Yonaka, which bills itself as a modern Japanese restaurant, opened quietly early in 2013 at the busy, restaurant-stacked corner of Decatur and Flamingo boulevards. Who would have thought this unassuming yet strikingly designed restaurant would end up being one of the most exciting dining arrivals of the year?
Sadly, it took us this long to discover one of the most amazing components at Yonaka—happy hour. Every day, from 5 to 6:30 p.m. and again from 11 p.m. until closing at 2 a.m., Yonaka offers an array of small plates and sushi priced between $3 and $7, and sake, beer and wine options priced between $3 and $10. An 8-ounce carafe of hot or cold sake—totally shareable for two—is just three bucks, which feels like theft. A 12-ounce Asahi draft is the same price.
Sift through the tasty happy hour bites and your guilt level will continue to rise. Of course, there are edamame ($3), sliders ($7) and wings ($7), but the sliders are made with beef tongue, spinach and pine nut puree and mounted on rice buns, and the wings are grilled and skewered kushiyaki-style. The veggie dishes are just as flavorful as the fish and meat options, including beet fries ($5) and especially crispy Brussels sprouts ($5). I’m not sure how Brussels sprouts became such a trendy ingredient, but they’re popping up on all kinds of menus these days. Nobody makes them taste as good as they do at Yonaka, where they’re charred into a new world of texture with lemon, chili, mint and puffed rice, yet the vegetables somehow retain hints of their mild funkiness.
Some of the restaurant’s signature creative, raw fish-based cold plates make the cut for the happy hour menu. My favorites are the crudo ($7), seabass with tomato, candied quinoa and ikura in lemon-herb oil, and the simpler sake orenji ($7), salmon and orange wedges with Thai chili, yuzu and tobiko. For those craving more traditional sushi, there’s avocado nigiri for a buck, a crunchy, spicy tuna hand roll ($5) and bluefin tuna with scallions ($7).
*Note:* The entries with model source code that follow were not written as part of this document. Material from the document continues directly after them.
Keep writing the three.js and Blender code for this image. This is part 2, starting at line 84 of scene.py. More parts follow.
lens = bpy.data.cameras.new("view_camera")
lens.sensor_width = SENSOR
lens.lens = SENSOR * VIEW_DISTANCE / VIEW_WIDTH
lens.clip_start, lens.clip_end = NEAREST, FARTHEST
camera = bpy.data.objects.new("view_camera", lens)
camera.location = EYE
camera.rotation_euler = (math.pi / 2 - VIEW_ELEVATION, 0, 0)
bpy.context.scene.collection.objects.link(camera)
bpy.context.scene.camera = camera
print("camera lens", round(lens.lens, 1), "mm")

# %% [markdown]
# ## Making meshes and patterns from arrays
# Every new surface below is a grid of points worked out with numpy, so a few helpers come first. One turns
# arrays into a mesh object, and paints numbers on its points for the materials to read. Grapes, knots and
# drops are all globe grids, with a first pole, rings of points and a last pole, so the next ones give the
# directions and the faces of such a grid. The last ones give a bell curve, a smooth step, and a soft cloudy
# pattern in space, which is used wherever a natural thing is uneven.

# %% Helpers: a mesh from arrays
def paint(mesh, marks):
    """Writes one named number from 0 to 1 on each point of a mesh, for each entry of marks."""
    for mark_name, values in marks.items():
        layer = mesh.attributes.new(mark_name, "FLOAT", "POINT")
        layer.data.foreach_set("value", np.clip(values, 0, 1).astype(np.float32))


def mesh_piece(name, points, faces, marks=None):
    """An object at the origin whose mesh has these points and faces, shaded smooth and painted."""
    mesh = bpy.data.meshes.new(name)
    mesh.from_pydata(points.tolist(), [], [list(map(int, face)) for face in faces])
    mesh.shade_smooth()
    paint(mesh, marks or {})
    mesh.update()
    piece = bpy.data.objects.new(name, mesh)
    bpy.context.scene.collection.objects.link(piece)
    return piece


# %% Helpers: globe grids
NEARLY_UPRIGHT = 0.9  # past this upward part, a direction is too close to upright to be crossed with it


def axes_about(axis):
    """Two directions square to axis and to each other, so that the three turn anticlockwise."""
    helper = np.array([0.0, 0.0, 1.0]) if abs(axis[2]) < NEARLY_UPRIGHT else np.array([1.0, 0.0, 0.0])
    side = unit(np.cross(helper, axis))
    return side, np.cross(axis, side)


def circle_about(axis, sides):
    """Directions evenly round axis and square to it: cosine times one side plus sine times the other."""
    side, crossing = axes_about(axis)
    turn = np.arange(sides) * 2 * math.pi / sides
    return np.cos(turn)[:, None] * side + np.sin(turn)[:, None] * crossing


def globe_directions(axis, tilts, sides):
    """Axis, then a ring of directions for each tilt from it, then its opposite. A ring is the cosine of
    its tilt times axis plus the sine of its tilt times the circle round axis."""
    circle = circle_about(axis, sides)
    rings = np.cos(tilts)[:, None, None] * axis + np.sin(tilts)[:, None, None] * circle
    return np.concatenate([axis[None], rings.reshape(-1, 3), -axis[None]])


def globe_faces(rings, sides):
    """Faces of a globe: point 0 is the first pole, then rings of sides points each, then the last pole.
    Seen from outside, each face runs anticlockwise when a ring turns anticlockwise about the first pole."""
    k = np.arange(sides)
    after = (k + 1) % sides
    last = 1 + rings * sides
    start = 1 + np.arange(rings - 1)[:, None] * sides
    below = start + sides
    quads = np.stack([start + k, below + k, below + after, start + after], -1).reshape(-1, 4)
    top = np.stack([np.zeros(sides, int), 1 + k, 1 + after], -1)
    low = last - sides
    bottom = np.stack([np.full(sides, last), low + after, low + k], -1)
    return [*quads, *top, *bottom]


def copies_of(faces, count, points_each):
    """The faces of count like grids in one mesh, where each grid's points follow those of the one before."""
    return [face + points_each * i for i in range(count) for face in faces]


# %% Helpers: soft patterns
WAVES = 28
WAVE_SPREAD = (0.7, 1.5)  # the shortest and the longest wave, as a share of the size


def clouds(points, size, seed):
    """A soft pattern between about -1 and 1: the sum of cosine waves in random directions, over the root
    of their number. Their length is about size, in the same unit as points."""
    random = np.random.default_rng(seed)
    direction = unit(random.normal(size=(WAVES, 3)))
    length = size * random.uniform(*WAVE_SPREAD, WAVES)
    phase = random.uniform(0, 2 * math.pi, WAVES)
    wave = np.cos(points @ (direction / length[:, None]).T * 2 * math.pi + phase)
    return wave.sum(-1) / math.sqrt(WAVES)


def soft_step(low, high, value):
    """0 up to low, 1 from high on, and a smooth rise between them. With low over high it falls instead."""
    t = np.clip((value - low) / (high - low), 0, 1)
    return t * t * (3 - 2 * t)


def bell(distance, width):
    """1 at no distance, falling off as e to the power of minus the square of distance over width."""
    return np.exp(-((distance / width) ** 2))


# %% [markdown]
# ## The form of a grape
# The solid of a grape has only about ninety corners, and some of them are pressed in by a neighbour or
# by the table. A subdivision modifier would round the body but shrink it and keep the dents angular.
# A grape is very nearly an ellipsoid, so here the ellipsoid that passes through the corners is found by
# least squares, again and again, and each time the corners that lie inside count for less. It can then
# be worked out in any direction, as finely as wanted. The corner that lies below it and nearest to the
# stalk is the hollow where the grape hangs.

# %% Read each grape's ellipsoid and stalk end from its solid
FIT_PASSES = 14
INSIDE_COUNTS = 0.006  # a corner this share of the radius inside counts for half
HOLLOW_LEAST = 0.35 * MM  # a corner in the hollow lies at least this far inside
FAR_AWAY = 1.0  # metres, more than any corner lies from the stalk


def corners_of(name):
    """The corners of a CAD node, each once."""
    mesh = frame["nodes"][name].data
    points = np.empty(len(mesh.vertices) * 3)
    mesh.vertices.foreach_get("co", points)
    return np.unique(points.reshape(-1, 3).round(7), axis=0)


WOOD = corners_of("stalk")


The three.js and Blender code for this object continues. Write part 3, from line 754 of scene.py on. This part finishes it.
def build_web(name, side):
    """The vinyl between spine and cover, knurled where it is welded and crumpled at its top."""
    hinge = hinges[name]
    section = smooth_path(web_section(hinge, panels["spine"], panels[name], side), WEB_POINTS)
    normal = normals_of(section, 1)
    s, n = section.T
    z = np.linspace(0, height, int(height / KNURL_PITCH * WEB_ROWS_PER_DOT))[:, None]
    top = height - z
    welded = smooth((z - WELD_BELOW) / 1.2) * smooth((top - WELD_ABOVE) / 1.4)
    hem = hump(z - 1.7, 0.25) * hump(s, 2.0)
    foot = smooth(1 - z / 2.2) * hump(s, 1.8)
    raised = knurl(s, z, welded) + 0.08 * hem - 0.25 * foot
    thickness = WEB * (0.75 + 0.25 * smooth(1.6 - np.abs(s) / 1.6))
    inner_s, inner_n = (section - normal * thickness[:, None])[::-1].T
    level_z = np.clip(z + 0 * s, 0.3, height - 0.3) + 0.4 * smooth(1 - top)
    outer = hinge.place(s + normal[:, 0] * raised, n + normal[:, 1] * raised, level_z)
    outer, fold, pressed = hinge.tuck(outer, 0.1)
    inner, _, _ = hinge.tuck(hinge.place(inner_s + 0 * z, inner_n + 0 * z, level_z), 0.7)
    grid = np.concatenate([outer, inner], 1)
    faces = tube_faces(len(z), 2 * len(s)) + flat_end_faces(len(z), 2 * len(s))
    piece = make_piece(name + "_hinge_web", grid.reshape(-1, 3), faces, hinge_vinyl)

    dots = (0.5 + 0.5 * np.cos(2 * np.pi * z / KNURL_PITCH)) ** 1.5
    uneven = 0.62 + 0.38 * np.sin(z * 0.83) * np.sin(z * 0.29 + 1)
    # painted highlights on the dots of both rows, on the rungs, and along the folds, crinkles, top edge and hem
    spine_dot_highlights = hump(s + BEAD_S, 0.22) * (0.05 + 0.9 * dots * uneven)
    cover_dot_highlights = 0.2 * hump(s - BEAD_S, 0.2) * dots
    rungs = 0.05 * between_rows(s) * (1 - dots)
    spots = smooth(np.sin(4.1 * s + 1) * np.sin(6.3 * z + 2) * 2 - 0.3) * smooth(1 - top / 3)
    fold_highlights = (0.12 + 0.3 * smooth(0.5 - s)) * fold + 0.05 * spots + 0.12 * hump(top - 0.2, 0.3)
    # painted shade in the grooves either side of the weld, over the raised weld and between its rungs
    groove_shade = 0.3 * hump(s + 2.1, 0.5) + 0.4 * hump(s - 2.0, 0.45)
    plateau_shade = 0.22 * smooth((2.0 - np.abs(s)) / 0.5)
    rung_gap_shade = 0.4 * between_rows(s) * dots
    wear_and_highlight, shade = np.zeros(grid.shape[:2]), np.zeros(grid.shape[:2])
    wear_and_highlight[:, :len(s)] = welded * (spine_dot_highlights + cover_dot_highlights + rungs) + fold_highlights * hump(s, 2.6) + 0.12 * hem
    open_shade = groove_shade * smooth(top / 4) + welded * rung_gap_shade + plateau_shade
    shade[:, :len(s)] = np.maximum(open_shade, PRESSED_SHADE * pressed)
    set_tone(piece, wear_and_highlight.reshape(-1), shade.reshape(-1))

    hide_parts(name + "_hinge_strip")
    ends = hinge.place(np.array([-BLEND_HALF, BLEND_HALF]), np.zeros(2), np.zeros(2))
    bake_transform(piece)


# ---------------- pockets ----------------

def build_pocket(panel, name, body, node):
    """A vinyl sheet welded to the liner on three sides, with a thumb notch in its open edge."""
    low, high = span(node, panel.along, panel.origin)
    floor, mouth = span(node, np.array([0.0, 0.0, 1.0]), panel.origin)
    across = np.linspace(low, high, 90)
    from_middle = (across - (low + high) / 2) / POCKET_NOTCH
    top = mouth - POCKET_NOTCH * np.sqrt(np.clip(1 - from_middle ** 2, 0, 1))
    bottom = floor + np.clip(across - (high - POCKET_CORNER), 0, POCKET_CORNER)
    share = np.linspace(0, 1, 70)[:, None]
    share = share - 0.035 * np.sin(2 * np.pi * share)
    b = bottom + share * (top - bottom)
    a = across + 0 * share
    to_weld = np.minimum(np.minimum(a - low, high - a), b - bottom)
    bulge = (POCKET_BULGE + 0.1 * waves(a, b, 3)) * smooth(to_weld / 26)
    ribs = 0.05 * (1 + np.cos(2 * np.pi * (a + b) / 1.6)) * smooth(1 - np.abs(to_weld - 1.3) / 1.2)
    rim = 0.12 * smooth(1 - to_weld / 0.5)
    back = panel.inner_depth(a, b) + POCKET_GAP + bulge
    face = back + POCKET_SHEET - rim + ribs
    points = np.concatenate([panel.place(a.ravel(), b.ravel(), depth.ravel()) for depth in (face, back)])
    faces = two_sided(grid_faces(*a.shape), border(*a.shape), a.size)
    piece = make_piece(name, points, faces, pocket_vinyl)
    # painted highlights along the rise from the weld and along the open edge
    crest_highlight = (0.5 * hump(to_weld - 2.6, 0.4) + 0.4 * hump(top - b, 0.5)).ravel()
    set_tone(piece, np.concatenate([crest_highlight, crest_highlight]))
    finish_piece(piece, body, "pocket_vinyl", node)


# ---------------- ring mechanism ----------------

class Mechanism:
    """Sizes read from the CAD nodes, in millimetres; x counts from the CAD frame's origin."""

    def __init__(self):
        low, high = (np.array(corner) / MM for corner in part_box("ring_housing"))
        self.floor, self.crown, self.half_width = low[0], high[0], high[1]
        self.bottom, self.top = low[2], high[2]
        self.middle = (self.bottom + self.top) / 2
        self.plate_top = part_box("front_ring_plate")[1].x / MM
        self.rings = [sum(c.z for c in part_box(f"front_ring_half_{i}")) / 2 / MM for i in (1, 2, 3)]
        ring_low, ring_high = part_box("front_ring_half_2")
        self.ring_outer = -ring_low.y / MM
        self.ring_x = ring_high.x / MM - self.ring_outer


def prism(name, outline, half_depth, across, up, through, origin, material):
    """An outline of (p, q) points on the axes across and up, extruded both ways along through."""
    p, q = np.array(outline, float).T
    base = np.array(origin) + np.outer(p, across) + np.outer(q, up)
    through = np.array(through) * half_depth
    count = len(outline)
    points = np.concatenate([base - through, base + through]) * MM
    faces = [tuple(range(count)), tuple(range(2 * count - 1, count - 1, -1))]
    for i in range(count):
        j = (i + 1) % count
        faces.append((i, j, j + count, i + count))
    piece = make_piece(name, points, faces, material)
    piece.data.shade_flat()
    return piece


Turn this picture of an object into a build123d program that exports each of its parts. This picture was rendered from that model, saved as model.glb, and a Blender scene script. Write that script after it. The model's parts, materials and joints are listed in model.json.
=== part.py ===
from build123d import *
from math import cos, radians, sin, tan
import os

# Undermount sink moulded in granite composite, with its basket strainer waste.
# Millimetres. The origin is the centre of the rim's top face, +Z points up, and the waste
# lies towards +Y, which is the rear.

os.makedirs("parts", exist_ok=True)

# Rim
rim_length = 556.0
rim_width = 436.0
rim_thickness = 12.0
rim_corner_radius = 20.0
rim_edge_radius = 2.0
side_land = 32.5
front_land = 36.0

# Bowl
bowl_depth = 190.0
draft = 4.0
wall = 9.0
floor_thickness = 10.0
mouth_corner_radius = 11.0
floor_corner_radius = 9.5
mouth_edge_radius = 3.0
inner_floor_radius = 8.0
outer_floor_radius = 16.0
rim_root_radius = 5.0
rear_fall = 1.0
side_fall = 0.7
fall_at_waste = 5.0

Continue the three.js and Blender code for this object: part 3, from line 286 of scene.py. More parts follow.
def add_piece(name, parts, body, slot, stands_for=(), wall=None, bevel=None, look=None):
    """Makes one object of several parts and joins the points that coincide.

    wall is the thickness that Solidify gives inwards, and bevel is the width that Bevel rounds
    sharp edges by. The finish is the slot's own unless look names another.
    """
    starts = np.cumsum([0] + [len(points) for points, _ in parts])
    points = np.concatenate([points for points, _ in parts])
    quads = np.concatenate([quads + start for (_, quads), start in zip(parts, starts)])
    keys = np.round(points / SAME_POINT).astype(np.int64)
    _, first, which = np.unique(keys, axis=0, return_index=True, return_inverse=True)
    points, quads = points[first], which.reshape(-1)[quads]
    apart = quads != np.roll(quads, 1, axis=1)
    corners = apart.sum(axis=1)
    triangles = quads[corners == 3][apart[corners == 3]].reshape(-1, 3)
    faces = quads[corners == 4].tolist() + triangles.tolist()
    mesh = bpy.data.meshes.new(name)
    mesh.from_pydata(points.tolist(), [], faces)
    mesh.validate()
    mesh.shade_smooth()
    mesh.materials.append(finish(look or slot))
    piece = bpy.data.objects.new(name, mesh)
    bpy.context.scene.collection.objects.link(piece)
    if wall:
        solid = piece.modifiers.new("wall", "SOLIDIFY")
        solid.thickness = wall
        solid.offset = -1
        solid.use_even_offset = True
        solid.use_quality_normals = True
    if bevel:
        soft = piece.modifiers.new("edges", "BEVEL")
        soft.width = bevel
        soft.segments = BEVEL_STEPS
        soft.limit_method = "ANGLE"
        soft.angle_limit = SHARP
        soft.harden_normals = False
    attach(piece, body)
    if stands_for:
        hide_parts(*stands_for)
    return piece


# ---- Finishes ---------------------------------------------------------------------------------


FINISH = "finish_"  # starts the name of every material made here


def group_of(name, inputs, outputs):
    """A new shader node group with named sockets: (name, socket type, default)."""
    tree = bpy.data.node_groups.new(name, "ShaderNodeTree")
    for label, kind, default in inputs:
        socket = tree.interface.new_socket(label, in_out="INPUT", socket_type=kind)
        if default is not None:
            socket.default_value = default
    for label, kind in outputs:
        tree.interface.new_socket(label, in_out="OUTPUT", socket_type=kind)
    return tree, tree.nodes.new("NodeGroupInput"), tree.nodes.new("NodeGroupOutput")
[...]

Need hot stuff? Besides the sliders and wings, you might want to try the chukka buns ($7), oak-grilled pork belly in steamed bread with a salad of apple, cilantro, jalapeño, shallots, lime and kimchee puree. Yonaka adjusted its karaage ($5) since my last visit, now serving these fried chicken bites plus jalapeño, mint and onion doused in a sweet chili sauce. I liked it better without the sauce, but it’s still delicious enough to order a second plate, and really, that’s what happy hour is all about. Kanpai, y’all.